- [Challenge] Consider the listing below. Extract exactly the lines from the line containing "Keep writing the" to the line containing "return shank + head", both included.

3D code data
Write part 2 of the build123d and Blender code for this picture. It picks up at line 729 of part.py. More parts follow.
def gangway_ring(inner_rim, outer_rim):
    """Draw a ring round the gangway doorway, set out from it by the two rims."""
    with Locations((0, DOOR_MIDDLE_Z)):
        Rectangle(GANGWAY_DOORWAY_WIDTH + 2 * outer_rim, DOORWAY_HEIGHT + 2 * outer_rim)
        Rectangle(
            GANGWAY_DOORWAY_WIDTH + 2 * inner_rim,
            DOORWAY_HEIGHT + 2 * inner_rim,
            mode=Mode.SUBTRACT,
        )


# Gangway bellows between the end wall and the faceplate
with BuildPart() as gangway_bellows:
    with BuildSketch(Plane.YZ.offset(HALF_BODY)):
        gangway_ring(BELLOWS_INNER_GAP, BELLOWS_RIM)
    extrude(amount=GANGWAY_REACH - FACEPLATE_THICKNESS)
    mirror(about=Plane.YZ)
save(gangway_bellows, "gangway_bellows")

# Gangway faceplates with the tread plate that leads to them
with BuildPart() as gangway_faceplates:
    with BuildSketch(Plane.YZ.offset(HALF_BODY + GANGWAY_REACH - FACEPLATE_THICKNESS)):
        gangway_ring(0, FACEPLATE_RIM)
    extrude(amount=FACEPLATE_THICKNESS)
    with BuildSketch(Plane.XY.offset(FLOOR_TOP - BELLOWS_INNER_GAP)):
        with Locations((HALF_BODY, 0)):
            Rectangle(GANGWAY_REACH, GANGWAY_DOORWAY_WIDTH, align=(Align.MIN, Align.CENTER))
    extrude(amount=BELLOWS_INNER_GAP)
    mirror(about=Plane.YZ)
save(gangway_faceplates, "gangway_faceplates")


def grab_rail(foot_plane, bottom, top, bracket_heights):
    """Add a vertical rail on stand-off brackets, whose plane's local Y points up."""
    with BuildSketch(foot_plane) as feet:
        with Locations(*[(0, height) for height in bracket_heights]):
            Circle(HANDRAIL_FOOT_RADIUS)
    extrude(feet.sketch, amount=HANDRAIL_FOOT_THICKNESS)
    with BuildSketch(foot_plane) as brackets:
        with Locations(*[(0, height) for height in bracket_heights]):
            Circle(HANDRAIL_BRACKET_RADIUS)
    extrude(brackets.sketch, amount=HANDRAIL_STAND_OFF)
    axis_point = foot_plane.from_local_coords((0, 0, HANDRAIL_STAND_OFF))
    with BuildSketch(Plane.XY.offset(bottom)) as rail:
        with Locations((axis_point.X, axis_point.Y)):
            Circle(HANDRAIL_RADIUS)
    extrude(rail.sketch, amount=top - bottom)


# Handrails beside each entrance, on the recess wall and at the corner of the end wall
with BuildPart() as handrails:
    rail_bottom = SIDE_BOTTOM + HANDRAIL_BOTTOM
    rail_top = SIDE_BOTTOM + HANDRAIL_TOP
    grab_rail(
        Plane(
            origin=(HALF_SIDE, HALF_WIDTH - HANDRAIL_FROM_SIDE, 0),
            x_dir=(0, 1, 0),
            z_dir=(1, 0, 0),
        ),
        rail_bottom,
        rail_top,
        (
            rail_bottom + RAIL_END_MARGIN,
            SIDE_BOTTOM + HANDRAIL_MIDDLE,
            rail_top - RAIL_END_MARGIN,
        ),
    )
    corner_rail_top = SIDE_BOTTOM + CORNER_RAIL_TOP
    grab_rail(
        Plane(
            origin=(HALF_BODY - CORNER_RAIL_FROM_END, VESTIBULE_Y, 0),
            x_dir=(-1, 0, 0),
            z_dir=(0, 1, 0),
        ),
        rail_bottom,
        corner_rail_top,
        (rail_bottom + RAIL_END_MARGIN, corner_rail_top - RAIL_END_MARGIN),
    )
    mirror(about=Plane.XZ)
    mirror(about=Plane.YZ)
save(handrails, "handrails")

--

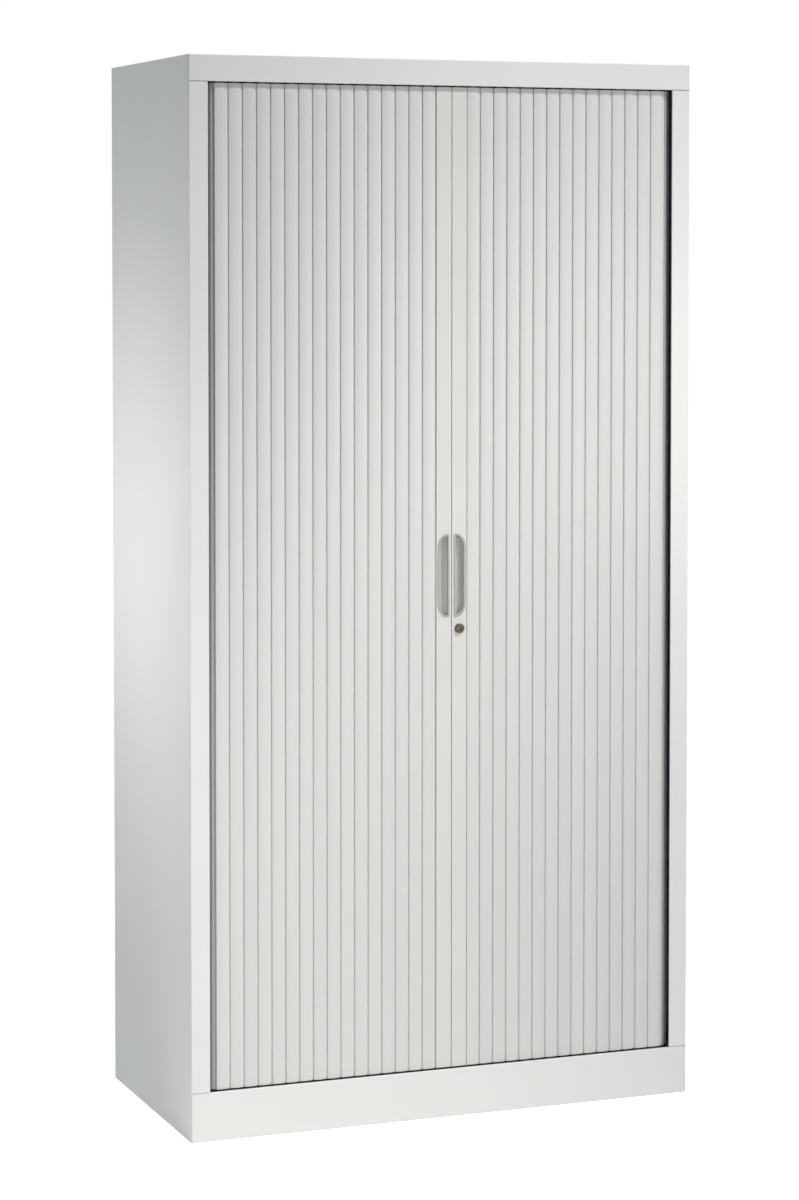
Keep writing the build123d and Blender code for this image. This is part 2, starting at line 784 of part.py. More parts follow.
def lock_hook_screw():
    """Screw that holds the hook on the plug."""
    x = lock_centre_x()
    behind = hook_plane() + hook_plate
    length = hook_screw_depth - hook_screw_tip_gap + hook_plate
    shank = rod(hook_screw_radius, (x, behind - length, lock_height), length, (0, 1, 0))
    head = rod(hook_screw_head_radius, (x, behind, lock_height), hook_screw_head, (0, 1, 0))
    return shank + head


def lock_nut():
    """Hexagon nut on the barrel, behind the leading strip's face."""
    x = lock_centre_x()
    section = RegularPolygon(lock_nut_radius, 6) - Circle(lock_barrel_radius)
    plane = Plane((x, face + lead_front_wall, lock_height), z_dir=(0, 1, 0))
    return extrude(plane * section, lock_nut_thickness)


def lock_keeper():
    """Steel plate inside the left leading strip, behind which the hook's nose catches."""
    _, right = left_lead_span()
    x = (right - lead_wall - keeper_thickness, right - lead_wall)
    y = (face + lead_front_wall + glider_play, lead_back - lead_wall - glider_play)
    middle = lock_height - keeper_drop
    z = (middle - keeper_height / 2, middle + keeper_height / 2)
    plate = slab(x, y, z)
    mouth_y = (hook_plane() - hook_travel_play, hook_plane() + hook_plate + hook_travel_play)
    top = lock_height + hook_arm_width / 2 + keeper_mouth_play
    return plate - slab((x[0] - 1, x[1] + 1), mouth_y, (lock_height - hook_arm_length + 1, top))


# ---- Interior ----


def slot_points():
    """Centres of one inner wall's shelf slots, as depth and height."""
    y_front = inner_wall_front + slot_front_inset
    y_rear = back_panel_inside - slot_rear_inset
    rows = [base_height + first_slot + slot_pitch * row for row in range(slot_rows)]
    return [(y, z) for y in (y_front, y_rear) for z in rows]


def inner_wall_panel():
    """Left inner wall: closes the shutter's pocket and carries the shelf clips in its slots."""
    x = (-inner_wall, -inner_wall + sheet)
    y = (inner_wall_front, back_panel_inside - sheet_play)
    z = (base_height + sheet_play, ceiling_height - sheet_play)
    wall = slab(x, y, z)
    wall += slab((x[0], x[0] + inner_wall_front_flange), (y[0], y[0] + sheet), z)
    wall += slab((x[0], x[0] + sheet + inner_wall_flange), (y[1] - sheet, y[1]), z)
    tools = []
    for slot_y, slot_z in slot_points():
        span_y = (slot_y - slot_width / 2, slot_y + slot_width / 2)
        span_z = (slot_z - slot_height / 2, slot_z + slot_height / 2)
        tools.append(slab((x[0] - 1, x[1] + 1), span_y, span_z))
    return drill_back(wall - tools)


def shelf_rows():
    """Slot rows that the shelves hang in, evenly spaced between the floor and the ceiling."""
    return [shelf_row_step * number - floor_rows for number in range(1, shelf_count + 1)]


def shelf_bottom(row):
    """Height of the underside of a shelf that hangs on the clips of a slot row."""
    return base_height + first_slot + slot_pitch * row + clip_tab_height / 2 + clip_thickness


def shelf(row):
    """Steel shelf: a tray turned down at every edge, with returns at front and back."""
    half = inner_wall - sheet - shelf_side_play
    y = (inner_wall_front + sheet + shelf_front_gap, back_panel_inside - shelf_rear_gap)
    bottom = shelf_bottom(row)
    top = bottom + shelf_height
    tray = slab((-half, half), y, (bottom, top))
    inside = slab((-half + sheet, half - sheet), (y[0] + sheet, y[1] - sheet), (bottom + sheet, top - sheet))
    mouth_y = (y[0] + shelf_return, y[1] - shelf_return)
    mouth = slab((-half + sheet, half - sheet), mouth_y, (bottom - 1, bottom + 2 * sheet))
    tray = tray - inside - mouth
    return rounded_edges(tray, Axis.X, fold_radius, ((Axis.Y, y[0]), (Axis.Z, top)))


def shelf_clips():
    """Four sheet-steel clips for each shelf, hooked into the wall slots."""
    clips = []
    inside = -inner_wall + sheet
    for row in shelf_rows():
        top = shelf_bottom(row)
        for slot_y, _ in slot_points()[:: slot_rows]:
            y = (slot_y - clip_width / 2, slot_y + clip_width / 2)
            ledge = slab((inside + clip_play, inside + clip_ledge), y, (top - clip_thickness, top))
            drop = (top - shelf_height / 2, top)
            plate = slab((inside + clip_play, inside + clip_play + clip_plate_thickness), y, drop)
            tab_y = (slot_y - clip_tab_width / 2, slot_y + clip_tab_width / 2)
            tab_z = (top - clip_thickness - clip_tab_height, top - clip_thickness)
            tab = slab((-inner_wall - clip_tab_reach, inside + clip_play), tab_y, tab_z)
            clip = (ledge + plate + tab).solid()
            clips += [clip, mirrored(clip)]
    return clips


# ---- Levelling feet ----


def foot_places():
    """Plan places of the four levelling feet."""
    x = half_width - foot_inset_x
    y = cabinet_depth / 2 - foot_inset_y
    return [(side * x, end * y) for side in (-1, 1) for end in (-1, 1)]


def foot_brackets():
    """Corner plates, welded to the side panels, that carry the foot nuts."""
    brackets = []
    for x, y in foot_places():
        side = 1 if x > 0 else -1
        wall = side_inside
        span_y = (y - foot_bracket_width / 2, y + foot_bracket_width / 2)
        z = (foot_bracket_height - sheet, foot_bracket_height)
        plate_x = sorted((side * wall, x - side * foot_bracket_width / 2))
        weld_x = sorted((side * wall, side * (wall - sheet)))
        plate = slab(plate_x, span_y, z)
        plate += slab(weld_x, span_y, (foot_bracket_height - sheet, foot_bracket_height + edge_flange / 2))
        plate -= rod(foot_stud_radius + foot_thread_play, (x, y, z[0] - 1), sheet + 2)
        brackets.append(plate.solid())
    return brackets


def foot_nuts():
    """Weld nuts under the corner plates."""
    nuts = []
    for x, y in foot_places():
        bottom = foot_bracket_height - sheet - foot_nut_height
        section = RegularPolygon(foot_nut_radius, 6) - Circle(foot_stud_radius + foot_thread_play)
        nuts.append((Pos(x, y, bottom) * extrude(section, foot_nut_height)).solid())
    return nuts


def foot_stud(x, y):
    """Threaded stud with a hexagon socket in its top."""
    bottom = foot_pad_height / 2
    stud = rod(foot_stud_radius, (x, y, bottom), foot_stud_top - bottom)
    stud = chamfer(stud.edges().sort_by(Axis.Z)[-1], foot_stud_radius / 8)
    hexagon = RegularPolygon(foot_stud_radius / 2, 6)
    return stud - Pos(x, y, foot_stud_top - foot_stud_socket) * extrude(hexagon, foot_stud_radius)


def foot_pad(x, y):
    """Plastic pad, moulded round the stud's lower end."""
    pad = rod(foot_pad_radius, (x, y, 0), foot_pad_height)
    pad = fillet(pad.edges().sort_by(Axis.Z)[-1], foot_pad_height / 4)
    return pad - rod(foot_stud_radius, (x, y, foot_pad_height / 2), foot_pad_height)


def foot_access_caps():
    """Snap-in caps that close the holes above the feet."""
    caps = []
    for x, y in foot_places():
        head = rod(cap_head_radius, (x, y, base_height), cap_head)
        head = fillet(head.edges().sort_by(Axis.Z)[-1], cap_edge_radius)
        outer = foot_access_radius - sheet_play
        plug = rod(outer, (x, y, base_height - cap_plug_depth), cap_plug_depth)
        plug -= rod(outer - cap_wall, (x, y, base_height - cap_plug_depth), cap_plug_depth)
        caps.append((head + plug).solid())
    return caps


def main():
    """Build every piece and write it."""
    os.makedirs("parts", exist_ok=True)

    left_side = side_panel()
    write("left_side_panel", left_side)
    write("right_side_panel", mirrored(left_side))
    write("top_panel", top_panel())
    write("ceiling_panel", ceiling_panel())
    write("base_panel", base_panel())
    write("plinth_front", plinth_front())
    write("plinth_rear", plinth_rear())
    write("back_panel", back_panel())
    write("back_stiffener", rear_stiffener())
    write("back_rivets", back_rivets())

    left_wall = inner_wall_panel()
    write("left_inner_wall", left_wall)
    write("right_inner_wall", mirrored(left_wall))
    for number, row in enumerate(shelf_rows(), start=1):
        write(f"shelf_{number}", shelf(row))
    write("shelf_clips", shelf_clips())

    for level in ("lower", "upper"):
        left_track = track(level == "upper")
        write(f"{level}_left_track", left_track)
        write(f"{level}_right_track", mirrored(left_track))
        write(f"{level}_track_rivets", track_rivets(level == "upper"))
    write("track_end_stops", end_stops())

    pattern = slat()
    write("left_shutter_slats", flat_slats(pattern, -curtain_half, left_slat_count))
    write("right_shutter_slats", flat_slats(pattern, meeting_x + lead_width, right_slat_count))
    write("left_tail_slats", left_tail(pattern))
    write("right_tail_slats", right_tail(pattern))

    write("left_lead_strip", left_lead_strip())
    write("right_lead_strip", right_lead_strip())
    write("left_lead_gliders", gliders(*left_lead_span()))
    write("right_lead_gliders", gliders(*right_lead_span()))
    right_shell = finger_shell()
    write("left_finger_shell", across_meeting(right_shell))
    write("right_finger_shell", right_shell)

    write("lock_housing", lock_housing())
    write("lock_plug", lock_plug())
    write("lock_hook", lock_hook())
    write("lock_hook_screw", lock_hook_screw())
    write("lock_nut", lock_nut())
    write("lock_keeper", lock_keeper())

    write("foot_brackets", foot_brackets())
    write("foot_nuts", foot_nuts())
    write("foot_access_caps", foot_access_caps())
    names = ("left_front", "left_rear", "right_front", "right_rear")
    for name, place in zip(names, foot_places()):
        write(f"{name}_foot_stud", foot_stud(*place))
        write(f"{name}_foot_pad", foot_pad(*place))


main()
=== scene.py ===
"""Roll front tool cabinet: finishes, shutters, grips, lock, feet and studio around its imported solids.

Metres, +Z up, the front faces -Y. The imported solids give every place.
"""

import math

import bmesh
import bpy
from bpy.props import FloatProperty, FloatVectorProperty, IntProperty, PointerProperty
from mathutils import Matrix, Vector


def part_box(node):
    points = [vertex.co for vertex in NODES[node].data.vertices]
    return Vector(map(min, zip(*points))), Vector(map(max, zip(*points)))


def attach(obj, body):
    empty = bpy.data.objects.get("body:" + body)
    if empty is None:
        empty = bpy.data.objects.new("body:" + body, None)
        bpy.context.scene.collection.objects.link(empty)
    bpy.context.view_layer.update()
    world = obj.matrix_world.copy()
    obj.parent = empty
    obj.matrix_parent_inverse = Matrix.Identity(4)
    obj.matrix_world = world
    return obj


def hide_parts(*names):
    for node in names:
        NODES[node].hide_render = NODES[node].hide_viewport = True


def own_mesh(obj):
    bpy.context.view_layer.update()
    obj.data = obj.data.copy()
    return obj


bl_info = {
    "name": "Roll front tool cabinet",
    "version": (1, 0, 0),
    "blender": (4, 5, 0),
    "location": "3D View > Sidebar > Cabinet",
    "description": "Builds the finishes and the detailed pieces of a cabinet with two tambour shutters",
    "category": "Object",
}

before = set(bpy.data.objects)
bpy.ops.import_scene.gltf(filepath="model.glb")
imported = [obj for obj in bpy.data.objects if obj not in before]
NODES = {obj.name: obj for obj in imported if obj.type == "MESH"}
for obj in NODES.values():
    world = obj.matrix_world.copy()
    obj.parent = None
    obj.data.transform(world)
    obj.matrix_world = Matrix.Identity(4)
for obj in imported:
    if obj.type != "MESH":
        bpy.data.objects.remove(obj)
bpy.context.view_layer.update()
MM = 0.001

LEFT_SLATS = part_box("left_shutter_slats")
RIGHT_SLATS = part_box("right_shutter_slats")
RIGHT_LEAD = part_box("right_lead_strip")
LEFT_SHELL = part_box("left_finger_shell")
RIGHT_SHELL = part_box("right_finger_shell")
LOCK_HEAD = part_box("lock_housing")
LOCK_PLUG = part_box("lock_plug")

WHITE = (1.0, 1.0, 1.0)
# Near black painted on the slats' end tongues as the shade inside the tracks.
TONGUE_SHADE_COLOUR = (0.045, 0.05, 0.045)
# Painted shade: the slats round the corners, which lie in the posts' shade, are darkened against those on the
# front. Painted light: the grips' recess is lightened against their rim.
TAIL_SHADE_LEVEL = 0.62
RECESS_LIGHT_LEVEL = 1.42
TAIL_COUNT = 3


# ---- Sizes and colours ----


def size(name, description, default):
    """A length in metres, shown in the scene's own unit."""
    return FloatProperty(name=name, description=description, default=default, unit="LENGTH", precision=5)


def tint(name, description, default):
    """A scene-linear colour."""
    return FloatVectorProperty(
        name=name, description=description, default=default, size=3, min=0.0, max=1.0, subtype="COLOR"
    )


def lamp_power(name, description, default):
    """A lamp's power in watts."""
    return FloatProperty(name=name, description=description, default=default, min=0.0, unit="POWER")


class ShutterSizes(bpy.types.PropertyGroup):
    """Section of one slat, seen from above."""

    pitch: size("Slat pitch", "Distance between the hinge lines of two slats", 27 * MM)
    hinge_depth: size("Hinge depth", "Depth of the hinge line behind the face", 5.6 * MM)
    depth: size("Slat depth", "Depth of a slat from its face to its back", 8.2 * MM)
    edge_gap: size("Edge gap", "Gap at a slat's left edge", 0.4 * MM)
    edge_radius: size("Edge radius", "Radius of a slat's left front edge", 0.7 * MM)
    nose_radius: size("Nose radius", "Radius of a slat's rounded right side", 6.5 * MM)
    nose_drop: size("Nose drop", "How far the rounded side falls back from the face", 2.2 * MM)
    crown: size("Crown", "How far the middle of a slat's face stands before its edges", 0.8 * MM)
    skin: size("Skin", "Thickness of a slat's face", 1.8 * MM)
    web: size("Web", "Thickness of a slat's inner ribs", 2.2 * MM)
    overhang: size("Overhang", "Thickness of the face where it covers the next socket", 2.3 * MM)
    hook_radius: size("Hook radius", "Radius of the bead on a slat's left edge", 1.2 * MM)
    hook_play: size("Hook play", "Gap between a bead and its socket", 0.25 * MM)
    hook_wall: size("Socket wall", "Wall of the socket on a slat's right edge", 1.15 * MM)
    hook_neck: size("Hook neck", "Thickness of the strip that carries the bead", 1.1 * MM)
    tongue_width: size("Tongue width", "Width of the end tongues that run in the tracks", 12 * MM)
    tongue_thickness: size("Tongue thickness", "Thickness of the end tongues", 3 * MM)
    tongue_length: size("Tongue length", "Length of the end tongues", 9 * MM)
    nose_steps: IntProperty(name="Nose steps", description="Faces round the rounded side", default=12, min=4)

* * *

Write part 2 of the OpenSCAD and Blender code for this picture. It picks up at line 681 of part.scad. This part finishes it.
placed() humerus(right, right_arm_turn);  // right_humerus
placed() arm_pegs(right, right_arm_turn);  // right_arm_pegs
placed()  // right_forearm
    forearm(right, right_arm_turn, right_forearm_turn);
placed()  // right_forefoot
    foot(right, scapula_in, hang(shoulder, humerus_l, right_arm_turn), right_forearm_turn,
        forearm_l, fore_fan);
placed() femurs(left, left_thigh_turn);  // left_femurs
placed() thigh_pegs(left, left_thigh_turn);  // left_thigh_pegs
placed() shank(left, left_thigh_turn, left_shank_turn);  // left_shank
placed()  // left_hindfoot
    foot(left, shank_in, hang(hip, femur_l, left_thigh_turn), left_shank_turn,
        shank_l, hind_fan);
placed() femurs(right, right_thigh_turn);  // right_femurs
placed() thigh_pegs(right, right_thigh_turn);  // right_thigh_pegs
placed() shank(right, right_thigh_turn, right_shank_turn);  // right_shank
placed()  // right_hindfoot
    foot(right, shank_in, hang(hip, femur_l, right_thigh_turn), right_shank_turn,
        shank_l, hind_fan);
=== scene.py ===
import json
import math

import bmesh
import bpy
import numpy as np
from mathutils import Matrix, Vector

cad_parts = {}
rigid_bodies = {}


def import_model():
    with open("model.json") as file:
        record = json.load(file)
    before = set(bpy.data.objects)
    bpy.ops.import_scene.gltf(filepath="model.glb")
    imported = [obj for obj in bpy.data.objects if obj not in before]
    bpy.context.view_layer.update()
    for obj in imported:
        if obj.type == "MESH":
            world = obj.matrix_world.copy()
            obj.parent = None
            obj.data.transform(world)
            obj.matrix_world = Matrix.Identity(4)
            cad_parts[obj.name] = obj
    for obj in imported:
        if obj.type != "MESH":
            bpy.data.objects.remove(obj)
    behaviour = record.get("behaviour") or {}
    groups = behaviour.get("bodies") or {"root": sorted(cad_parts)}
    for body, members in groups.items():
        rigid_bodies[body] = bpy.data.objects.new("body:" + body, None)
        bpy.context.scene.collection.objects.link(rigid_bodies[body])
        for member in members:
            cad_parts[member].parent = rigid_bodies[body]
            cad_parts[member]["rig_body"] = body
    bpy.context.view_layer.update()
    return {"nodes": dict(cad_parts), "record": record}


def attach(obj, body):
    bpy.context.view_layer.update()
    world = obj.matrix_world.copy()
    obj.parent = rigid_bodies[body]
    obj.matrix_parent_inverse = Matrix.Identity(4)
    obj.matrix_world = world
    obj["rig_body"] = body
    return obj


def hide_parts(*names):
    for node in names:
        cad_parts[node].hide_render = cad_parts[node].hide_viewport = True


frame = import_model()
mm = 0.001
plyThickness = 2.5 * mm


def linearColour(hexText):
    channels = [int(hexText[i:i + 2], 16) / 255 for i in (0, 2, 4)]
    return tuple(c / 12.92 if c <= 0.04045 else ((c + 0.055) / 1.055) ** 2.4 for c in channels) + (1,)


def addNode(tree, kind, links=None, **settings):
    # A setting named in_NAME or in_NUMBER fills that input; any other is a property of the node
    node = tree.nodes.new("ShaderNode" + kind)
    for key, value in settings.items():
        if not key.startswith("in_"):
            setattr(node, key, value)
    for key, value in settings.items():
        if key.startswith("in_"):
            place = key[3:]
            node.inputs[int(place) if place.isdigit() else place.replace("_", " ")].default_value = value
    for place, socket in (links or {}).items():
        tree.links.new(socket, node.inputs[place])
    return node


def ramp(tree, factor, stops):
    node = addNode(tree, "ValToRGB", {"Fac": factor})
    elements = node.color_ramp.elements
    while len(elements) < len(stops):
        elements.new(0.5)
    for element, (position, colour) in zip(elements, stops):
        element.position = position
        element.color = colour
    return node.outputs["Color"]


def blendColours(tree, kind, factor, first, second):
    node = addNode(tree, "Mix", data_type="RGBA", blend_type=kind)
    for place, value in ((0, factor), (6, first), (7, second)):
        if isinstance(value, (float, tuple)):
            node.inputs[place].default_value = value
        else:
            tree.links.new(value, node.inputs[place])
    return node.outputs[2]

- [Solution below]
Keep writing the build123d and Blender code for this image. This is part 2, starting at line 784 of part.py. More parts follow.
def lock_hook_screw():
    """Screw that holds the hook on the plug."""
    x = lock_centre_x()
    behind = hook_plane() + hook_plate
    length = hook_screw_depth - hook_screw_tip_gap + hook_plate
    shank = rod(hook_screw_radius, (x, behind - length, lock_height), length, (0, 1, 0))
    head = rod(hook_screw_head_radius, (x, behind, lock_height), hook_screw_head, (0, 1, 0))
    return shank + head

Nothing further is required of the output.